As desire deepens into secrecy, Lucy is pulled between expectation and truth, friendship and family, belonging and selfhood. Against a backdrop of gossip and repression, she must navigate the painful shift from adolescence to adulthood – where everything she knows begins to fracture. Written in luminous, poetic prose, Sunburn is a powerful coming-of-age story about love, shame, and the courage it takes to choose oneself.

Open Water by Caleb Azumah Nelson

Two young Black British artists meet in a South East London pub – he a photographer, she a dancer – both shaped by scholarships to private schools where they struggled to belong, now trying to carve out space in a city that both embraces and excludes them. They fall into a tender, tentative love, but even deep connection cannot fully shield them from fear and violence. Open Water is both a luminous love story and a powerful exploration of race, masculinity, and vulnerability. With poetic intensity, Caleb Azumah Nelson captures what it means to be seen only as a Black body, to seek softness in a world that demands strength, and to find love that feels like safety – until it doesn’t.

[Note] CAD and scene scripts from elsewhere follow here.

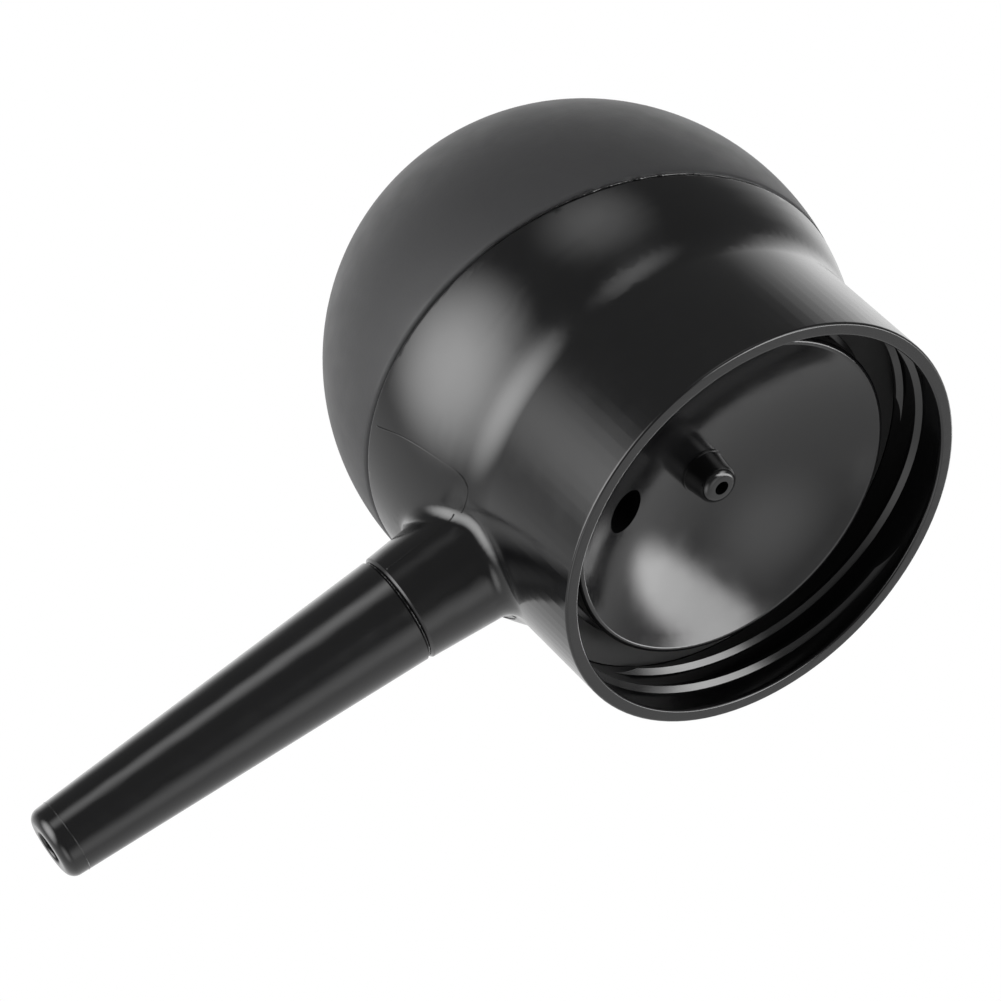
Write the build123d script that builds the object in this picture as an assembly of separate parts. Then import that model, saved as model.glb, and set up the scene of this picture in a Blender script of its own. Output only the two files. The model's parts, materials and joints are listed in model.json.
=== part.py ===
from build123d import *
import math
import os

# Squeeze-pump spray head: a soft bulb on a screw collar, with a push-on side nozzle.
# Millimetres. The origin is the centre of the collar's rim, +Z runs up the collar's axis to the
# bulb, and +X runs along the nozzle. The head stands on its rim. The bulb and the bowl under it
# are one egg shape on the collar's axis, parted by a seam plane that leans back from the nozzle.

# ---- screw collar, which takes a bottle's neck ----
RIM_R = 25.3
COLLAR_BORE_R = 24.4
LIP_R = 23.75                # the bore narrows to this at the rim
LIP_DEPTH = 1.2
LIP_STRAIGHT = 0.5
RIM_FILLET = 0.3
COLLAR_DEPTH = 12.2          # from the rim up to the ledge that the partition sits on
LEDGE_R = 22.4
LEDGE_TOP = 13.4

# ---- three-start right-hand thread in the collar ----
THREAD_STARTS = 3
THREAD_LEAD = 10.6
THREAD_CREST_R = 23.75
THREAD_START_Z = 2.6
THREAD_RISE = 6.3
THREAD_START_ANGLE = 228.0   # where the first ridge starts, from +X towards +Y
THREAD_ROOT_WIDTH = 1.3
THREAD_CREST_WIDTH = 0.45
THREAD_RUNOUT = 10.0         # degrees over which each end sinks into the wall

# ---- egg shape of the bulb and bowl ----
EGG_Z = 33.2                 # height of its widest section
EGG_R = 29.4
EGG_HALF = 30.9              # from the widest section up to the crown
SEAM_Z = 28.6                # where the seam plane crosses the collar's axis
SEAM_LEAN = 9.0              # degrees, away from the nozzle
SEAM_GAP = 0.15
BOWL_WALL = 1.8
BULB_WALL = 2.2
NECK_FILLET = 9.0
WAIST_TOP = 20.0             # the collar cylinder ends inside the bowl here
SEAM_EDGE_FILLET = 0.3

# ---- bulb skirt and the ring that holds it ----
SKIRT_CLEAR = 0.1
SKIRT_WALL = 1.5
SKIRT_DEPTH = 6.0
RING_WALL = 1.3
RING_CLEAR = 0.05
RING_DEPTH = 5.0

# ---- partition with its dish ----
PLUG_R = 20.0
PLUG_WALL = 1.4
DISH_EDGE_Z = 5.2
DISH_CENTRE_Z = 11.3
DISH_EDGE_FILLET = 0.5
FLANGE_BOTTOM = 10.6
FLANGE_R = COLLAR_BORE_R - 0.05
GASKET_THICK = 1.0
GASKET_SEAT_R = PLUG_R + 0.6  # a low step at the plug's root that centres the gasket

# ---- air jet at the dish's centre ----
JET_TIP_Z = 7.75
JET_TIP_R = 2.2
JET_TIP_FILLET = 1.0
JET_ROOT_R = 2.6
JET_FLANGE_R = 2.72
JET_FLANGE_Z = 11.0
JET_STEM_R = 1.7
JET_BORE_R = 0.85
JET_TOP_Z = 16.0

# ---- way out for the fibres, from the dish to the nozzle ----
OUTLET_X, OUTLET_Y = 10.8, 4.0
DUCT_R = 3.3
DUCT_BORE_R = 2.5
DUCT_START_Z = 12.4          # on top of the partition's web

# ---- nozzle and the boss that it plugs into ----
NOZZLE_Z = 19.65
BOSS_ROOT_X, BOSS_ROOT_R = 22.5, 7.4
BOSS_END_X, BOSS_END_R = 35.35, 6.35
BOSS_INNER_X, BOSS_INNER_R = 21.0, 5.9
BOSS_FILLET = 2.0
JOINT_CHAMFER = 0.3
SOCKET_R = 4.65
SOCKET_X = 24.6              # the socket's floor, where the duct ends
SPIGOT_R = 4.60
SPIGOT_X = 24.9
NOZZLE_BASE_X, NOZZLE_BASE_R = 35.5, 6.25
NOZZLE_TIP_X, NOZZLE_TIP_R = 81.0, 4.15
NOZZLE_TIP_FILLET = 1.3
NOZZLE_THROAT_R = 3.2
OUTLET_R = 1.85
OUTLET_LENGTH = 8.0
OUTLET_FILLET = 0.35


def seam_frame():
    """The seam's own frame: origin on the collar's axis, Z square to the seam plane."""
    lean = math.radians(SEAM_LEAN)
    return Plane(origin=(0, 0, SEAM_Z), x_dir=(math.cos(lean), 0, math.sin(lean)),
                 z_dir=(-math.sin(lean), 0, math.cos(lean)))


def egg(inset=0.0):
    """The whole egg as a solid, or one set in from it all round."""
    across, half = EGG_R - inset, EGG_HALF - inset
    arc = EllipticalCenterArc((0, 0), across, half, start_angle=-90, arc_size=180)
    face = make_face([arc, Line((0, half), (0, -half))])
    return Pos(0, 0, EGG_Z) * revolve(Plane.XZ * face, Axis.Z)


def slab(low, high):
    """Everything between two planes parallel to the seam, at heights counted from it."""
    size = 4 * EGG_R
    block = Pos(0, 0, (low + high) / 2) * Box(size, size, high - low)
    return seam_frame().location * block


def along_x(radius, start, end, end_radius=None):
    """A round bar or cone on the nozzle's axis."""
    place = Pos(start, 0, NOZZLE_Z) * Rot(0, 90, 0)
    low = (Align.CENTER, Align.CENTER, Align.MIN)
    if end_radius is None:
        return place * Cylinder(radius, end - start, align=low)
    return place * Cone(radius, end_radius, end - start, align=low)


def upright(radius, low, high):
    """A round bar on the collar's axis."""
    return Pos(0, 0, low) * Cylinder(radius, high - low, align=(Align.CENTER, Align.CENTER, Align.MIN))


def thread_ridge(start_angle):
    """One of the collar's ridges, which climbs round the bore and sinks into it at both ends."""
    root = COLLAR_BORE_R + 0.3
    flank = (THREAD_ROOT_WIDTH - THREAD_CREST_WIDTH) / 2 / (COLLAR_BORE_R - THREAD_CREST_R)
    half_root = THREAD_CREST_WIDTH / 2 + flank * (root - THREAD_CREST_R)
    helix = Helix(THREAD_LEAD, THREAD_RISE, root, center=(0, 0, THREAD_START_Z))
    outline = Polyline(
        (root, THREAD_START_Z - half_root),
        (THREAD_CREST_R, THREAD_START_Z - THREAD_CREST_WIDTH / 2),
        (THREAD_CREST_R, THREAD_START_Z + THREAD_CREST_WIDTH / 2),
        (root, THREAD_START_Z + half_root),
        close=True,
    )
    ridge = sweep(Plane.XZ * make_face(outline), path=helix, is_frenet=True)
    ridge = Rot(0, 0, start_angle) * ridge
    end_angle = start_angle + 360 * THREAD_RISE / THREAD_LEAD
    ridge -= runout(start_angle, THREAD_START_Z)
    return ridge - runout(end_angle, THREAD_START_Z + THREAD_RISE)


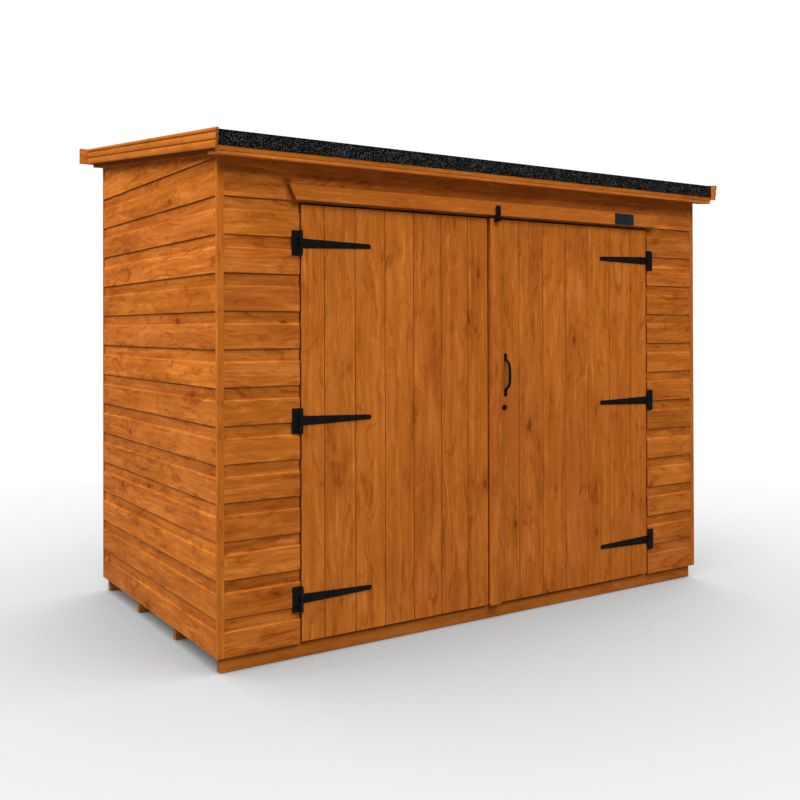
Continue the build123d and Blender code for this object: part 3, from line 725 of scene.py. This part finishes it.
# ------------------------------------------------------------------ over the doors
b = Boards(111)
dprof = mm([(0, 0), (50, 0), (50, 15), (49.2, 17.2), (47.0, 20.8), (45.0, 22), (1.6, 22), (0.5, 21.4), (0, 20)])
b.prism(dprof, (0, Y0, DRIP_Z), X, Z, -Y, lambda p: -(0.808 + 0.023 * (p.z - DRIP_Z) / 0.050), lambda p: 0.808 + 0.023 * (p.z - DRIP_Z) / 0.050, shade=0.85)
b.done("drip_board_timber", "root", M_TRIM, ("drip_board",))


# ------------------------------------------------------------------ small ironwork
def solid(name, bm, body, mat, nodes=(), smooth=35):
    bmesh.ops.recalc_face_normals(bm, faces=bm.faces)
    me = bpy.data.meshes.new(name)
    bm.to_mesh(me)
    bm.free()
    return place(name, me, body, mat, nodes, smooth)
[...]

Caleb Azumah Nelson’s debut novella is a strikingly lyrical work that carries far greater emotional weight than its length suggests. It explores identity, masculinity, and the experience of being a young Black Londoner, alongside the exhaustion, trauma, and invisibility shaped by racism and police brutality.

At its centre are two Black artists who move from friendship into a deeply intimate relationship, navigating love while carrying their own histories, fears, and insecurities. When the relationship ends and she returns to Dublin, its emotional echoes continue to linger. It’s tender and painful, but hopeful still – this book weaves Black cultural references through a story of love and loss that feels both personal and urgently contemporary.